Curtis examines in meticulous detail the actions of French officialdom under under nazi control, from Petain and Laval to relatively low-level functionaries - prefects, police, mayors and others in local government. And he concludes that "Collaboration was a French invention, not a German demand." Going a bit further, he states that the argument that "collaboration was a necessity of life.... is equally untenable in light of the consequences." He points out that hundreds of thousands of French men and women were killed or sent to work in Germany, the country's fleet was destroyed - and 75,000 French Jews were deported and murdered.
He downplays the influence of the French resistance, the deeds of which were heavily publicized during and shortly after the war. Only in 1943 and 1944, when an Allied victory became more and more assured, did the resisters have much impact.
And the public figures who later claimed major roles in the resistance for the most part went along with Vichy during the first years of occupation, only switching sides as the tides of war turned.
Probably the most significant figure in that category was future President Francois Mitterrand, who early on extolled Petain and - if not an actual collaborationist - certainly acquiesced in Vichy's policies until he saw the handwriting on the wall and associated himself with the resistance. Other future high officials behaved in similar fashion, as did literary and cultural leaders such as Jean Paul Sartre, Albert Camus and Simone de Beauvoir.

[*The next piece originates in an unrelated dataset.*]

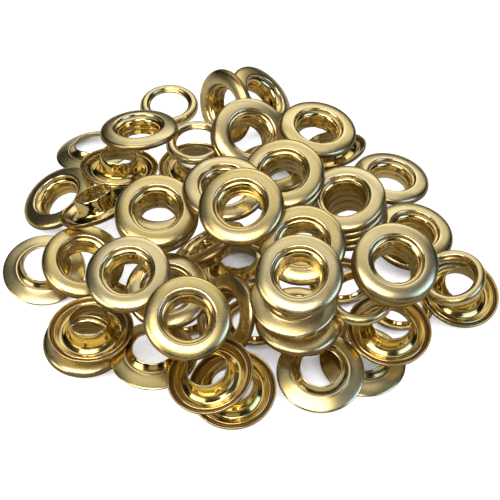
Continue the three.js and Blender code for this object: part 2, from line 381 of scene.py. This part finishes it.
class Nodes:
    """Short calls for building the node tree of a material or a world from nothing."""

    def __init__(self, owner):
        owner.use_nodes = True
        self.tree = owner.node_tree
        self.tree.nodes.clear()

    def add(self, kind, inputs=None, **settings):
        node = self.tree.nodes.new(kind)
        for key, value in settings.items():
            setattr(node, key, value)
        for key, value in (inputs or {}).items():
            self.put(node.inputs[key], value)
        return node

    def put(self, socket, value):
        if isinstance(value, bpy.types.NodeSocket):
            self.tree.links.new(value, socket)
        else:
            socket.default_value = value

    def attribute(self, name):
        return self.add("ShaderNodeAttribute", attribute_name=name).outputs["Fac"]

    def position(self):
        return self.add("ShaderNodeTexCoord").outputs["Object"]

    def is_camera_ray(self):
        return self.add("ShaderNodeLightPath").outputs["Is Camera Ray"]

    def math(self, operation, a, b=0.0, clamp=False):
        node = self.add("ShaderNodeMath", {0: a, 1: b}, operation=operation, use_clamp=clamp)
        return node.outputs[0]

    def noise(self, place, scale, detail=3.0, roughness=0.5):
        inputs = {"Vector": place, "Scale": scale, "Detail": detail, "Roughness": roughness}
        return self.add("ShaderNodeTexNoise", inputs).outputs["Fac"]

    def remap(self, value, low, high, to_low=0.0, to_high=1.0):
        inputs = {"Value": value, "From Min": low, "From Max": high, "To Min": to_low, "To Max": to_high}
        return self.add("ShaderNodeMapRange", inputs).outputs["Result"]

    def bump(self, height, strength, depth, normal=None):
        inputs = {"Height": height, "Strength": strength, "Distance": depth}
        if normal is not None:
            inputs["Normal"] = normal
        return self.add("ShaderNodeBump", inputs).outputs[0]

    def mix(self, factor, a, b):
        """A blend from colour a to colour b, which are the mix node's inputs 6 and 7."""
        node = self.add("ShaderNodeMix", data_type="RGBA")
        self.put(node.inputs[0], factor)
        self.put(node.inputs[6], a)
        self.put(node.inputs[7], b)
        return node.outputs[2]


def brass_colour(n, grain, blotch, dirt_and_shade):
    """Pale brass on satin bands and deeper gold as painted shade on shiny metal, worn pale with painted
    highlights on ridges, stained, with painted shade in grooves, and speckled.
    """
    satin = n.attribute("satin")
    tone = n.math("MULTIPLY", n.attribute("tone"), 0.55)
    warmth = n.math("ADD", tone, n.remap(blotch, 0.35, 0.65, 0.0, 0.45), clamp=True)
    band = n.mix(warmth, PALE_BRASS, WARM_BRASS)
    # Polished metal, mostly in the funnel, barrel and underside, is painted deeper gold as painted
    # shade.
    polished_and_shaded = n.mix(n.math("MULTIPLY", warmth, 0.8), WARM_BRASS, DEEP_BRASS_AND_SHADE)
    colour = n.mix(n.remap(satin, 0.0, 1.0, 0.25, 1.0), polished_and_shaded, band)
    # Ridges are painted pale: partly rubbed brass, partly a painted highlight.
    rubbed_and_highlight = n.math("MULTIPLY", n.remap(n.attribute("wear_and_painted_light"), 0.0, 1.0), 0.7)
    colour = n.mix(rubbed_and_highlight, colour, RUBBED_AND_HIGHLIGHT)
    # Stains and grooves are darkened: real tarnish in stains, tarnish and painted shade in grooves.
    colour = n.mix(dirt_and_shade, colour, TARNISH_AND_SHADE)
    speck = n.math("MULTIPLY", satin, n.remap(grain, 0.42, 0.62, 0.0, 0.16))
    return n.mix(speck, colour, SPECK)


def brass_roughness(n, grain, blotch, dirt_and_shade):
    """Satin bands and tarnish are rougher than polished metal."""
    rough = n.remap(n.attribute("satin"), 0.0, 1.0, POLISHED_ROUGHNESS, SATIN_ROUGHNESS)
    rough = n.math("ADD", rough, n.remap(grain, 0.3, 0.7, -0.02, 0.03))
    rough = n.math("ADD", rough, n.math("MULTIPLY", dirt_and_shade, 0.25))
    return n.math("ADD", rough, n.remap(blotch, 0.3, 0.7, -0.02, 0.04), clamp=True)


def brass_bump(n, place, grain):
    """Fine turning lines round the ring and grain, then wide shallow dents."""
    satin = n.attribute("satin")
    round_it = n.math("MULTIPLY", n.attribute("turn"), LINES_ROUND)
    along_it = n.math("MULTIPLY", n.attribute("along"), LINES_ALONG)
    own = n.math("MULTIPLY", n.attribute("tone"), LINES_EACH)
    streak_place = n.add("ShaderNodeCombineXYZ", {0: round_it, 1: along_it, 2: own})
    streak = n.noise(streak_place.outputs[0], 1.0, 3.0, 0.55)
    lines = n.math("MULTIPLY", streak, n.remap(satin, 0.0, 1.0, 0.25, 1.0))
    grit = n.math("MULTIPLY", grain, n.remap(satin, 0.0, 1.0, 0.05, 0.5))
    fine = n.bump(n.math("ADD", lines, grit), FINE_STRENGTH, FINE_DEPTH)
    dents = n.noise(place, DENT_SCALE, 1.0, 0.4)
    return n.bump(dents, DENT_STRENGTH, DENT_DEPTH, fine)


def brass_material():
    """Spun brass that follows each ring's satin, wear_and_painted_light, tone, turn and along
    attributes.
    """
    material = bpy.data.materials.new("spun_brass")
    n = Nodes(material)
    place = n.position()
    blotch = n.noise(place, BLOTCH_SCALE, 4.0, 0.6)
    grain = n.noise(place, GRAIN_SCALE, 3.0, 0.6)
    stains = n.remap(n.noise(place, STAIN_SCALE, 5.0, 0.65), 0.62, 0.8, 0.0, 0.10)
    # Negative values darken grooves, the outer wall under the edge and dimples: tarnish and painted
    # shade.
    groove_tarnish_and_shade = n.math("MULTIPLY", n.remap(n.attribute("wear_and_painted_light"), 0.0, -1.0), 0.85)
    dirt_and_shade = n.math("MAXIMUM", stains, groove_tarnish_and_shade)
    surface = {
        "Base Color": brass_colour(n, grain, blotch, dirt_and_shade),
        "Roughness": brass_roughness(n, grain, blotch, dirt_and_shade),
        "Metallic": 1.0,
        "Normal": brass_bump(n, place, grain),
    }
    shader = n.add("ShaderNodeBsdfPrincipled", surface)
    n.add("ShaderNodeOutputMaterial", {"Surface": shader.outputs[0]})
    return material


def floor_material():
    """Plain pale floor: it glows white to the camera, and is matte where the heap covers it."""
    material = bpy.data.materials.new("pale_floor")
    n = Nodes(material)
    speckle = n.noise(n.position(), 30.0, 3.0, 0.5)
    matte = n.add("ShaderNodeBsdfDiffuse", {"Color": n.mix(speckle, FLOOR_GREY, FLOOR_PALE)})
    glow = n.add("ShaderNodeEmission", {"Color": WHITE, "Strength": FLOOR_GLOW})
    open_sky = n.add("ShaderNodeAmbientOcclusion", {"Distance": FLOOR_SHADE_REACH}, samples=8)
    uncovered = n.remap(open_sky.outputs["AO"], 0.06, 0.18)
    share = n.math("MULTIPLY", uncovered, n.remap(n.is_camera_ray(), 0.0, 1.0, 0.0, FLOOR_GLOW_SHARE))
    mixed = n.add("ShaderNodeMixShader", {0: share, 1: matte.outputs[0], 2: glow.outputs[0]})
    n.add("ShaderNodeOutputMaterial", {"Surface": mixed.outputs[0]})
    return material


def add_floor():
    half = FLOOR_HALF_WIDTH
    square = [(-half, -half), (half, -half), (half, half), (-half, half)]
    corners = [(x, y, FLOOR_HEIGHT) for x, y in square]
    mesh = bpy.data.meshes.new("floor")
    mesh.from_pydata(corners, [], [(0, 1, 2, 3)])
    mesh.materials.append(floor_material())
    floor = bpy.data.objects.new("floor", mesh)
    bpy.context.collection.objects.link(floor)


def add_softbox(name, bearing, rise, distance, width, height, radiance, colour):
    """A soft rectangular light that faces the heap and that the camera doesn't see."""
    around = math.radians(bearing)
    up = math.radians(rise)
    out = Vector((math.sin(around) * math.cos(up), math.cos(around) * math.cos(up), math.sin(up)))
    light = bpy.data.lights.new(name, "AREA")
    light.shape = "RECTANGLE"
    light.size = width
    light.size_y = height
    light.energy = radiance * math.pi * width * height
    light.color = colour
    lamp = bpy.data.objects.new(name, light)
    lamp.location = distance * out + LIGHTS_AIM
    lamp.rotation_mode = "QUATERNION"
    lamp.rotation_quaternion = (-out).to_track_quat("-Z", "Y")
    lamp.visible_camera = False
    bpy.context.collection.objects.link(lamp)


def add_room():
    """A dim room for the metal to reflect, which the camera sees as white."""
    world = bpy.data.worlds.new("room")
    n = Nodes(world)
    direction = n.add("ShaderNodeTexCoord").outputs["Generated"]
    split = n.add("ShaderNodeSeparateXYZ", {0: direction})
    ramp = n.add("ShaderNodeValToRGB", {0: split.outputs["Z"]})
    low, high = ramp.color_ramp.elements
    low.position = ROOM_LOW
    low.color = ROOM_LOW_COLOUR
    high.position = ROOM_HIGH
    high.color = ROOM_HIGH_COLOUR
    colour = n.mix(n.is_camera_ray(), ramp.outputs[0], WHITE)
    background = n.add("ShaderNodeBackground", {"Color": colour})
    n.add("ShaderNodeOutputWorld", {"Surface": background.outputs[0]})
    bpy.context.scene.world = world


def add_camera():
    """A camera that looks down at the heap along +Y."""
    camera = bpy.data.cameras.new("camera")
    camera.lens = LENS
    camera.sensor_width = SENSOR
    camera.clip_start = NEAREST_SEEN
    camera.clip_end = FURTHEST_SEEN
    mount = bpy.data.objects.new("camera", camera)
    rise = math.radians(CAMERA_ELEVATION)
    back = Vector((0, -math.cos(rise), math.sin(rise)))
    mount.location = CAMERA_AIM + CAMERA_DISTANCE * back
    mount.rotation_mode = "QUATERNION"
    mount.rotation_quaternion = (-back).to_track_quat("-Z", "Y")
    bpy.context.collection.objects.link(mount)
    bpy.context.scene.camera = mount


def add_rings(frame):
    """One fine ring for each CAD ring, riding on the CAD ring's body."""
    body_of_node = {}
    for body, members in frame["record"]["behaviour"]["bodies"].items():
        for member in members:
            body_of_node[member] = body
    brass = brass_material()
    chance = random.Random(SEED)
    for node_name in sorted(frame["nodes"]):
        kind = kind_of(node_name)
        has_barrel = kind[2]
        centre, axis = ring_pose(frame["nodes"][node_name], has_barrel)
        mesh = ring_mesh(node_name + "_brass", kind, centre, axis, chance)
        mesh.materials.append(brass)
        ring = bpy.data.objects.new(node_name + "_brass", mesh)
        bpy.context.collection.objects.link(ring)
        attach(ring, body_of_node[node_name])
        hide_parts(node_name)


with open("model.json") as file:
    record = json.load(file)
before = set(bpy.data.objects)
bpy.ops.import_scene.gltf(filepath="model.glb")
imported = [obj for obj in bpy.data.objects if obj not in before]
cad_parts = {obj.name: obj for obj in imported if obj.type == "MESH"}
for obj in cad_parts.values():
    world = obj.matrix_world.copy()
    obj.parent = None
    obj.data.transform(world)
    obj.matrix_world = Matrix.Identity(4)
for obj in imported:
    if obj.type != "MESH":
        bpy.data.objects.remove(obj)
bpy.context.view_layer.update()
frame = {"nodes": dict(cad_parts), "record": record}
add_camera()
for softbox in SOFTBOXES:
    add_softbox(*softbox)
add_room()
add_floor()
add_rings(frame)
bpy.context.scene.view_settings.view_transform = "Standard"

The fate of former collaborationists who were finally brought to some measure of justice in the 1980s and 90s is explored  at length. Men such as Paul Touvier, Maurice Papon and Rene Bousquet had loyally served the Vichy regime and then had rehabilitated their reputations and remained in major offices in the postwar period, until their pasts caught up with them.
However, the conduct of their trials shows that the French still have not fully come to terms with their unsavory past, Curtis writes.
And, in one of his final chapters, Curtis details the role of the Catholic Church in Frenc anti-Semitism. As in other segments, the church was quite anti-Semitic, with just a few bright lights standing out amid the darkness.
This is a thoroughly researched, meticulously crafted book, and is probably the definitive study of wartime France, given the current state of knowledge. There are a few editing glitches and - for those of us not fluent in French - a few passages that are beyond our comprehension. But overall, this is a very perceptive work, certainly well worth reading for those interested in the World War II era.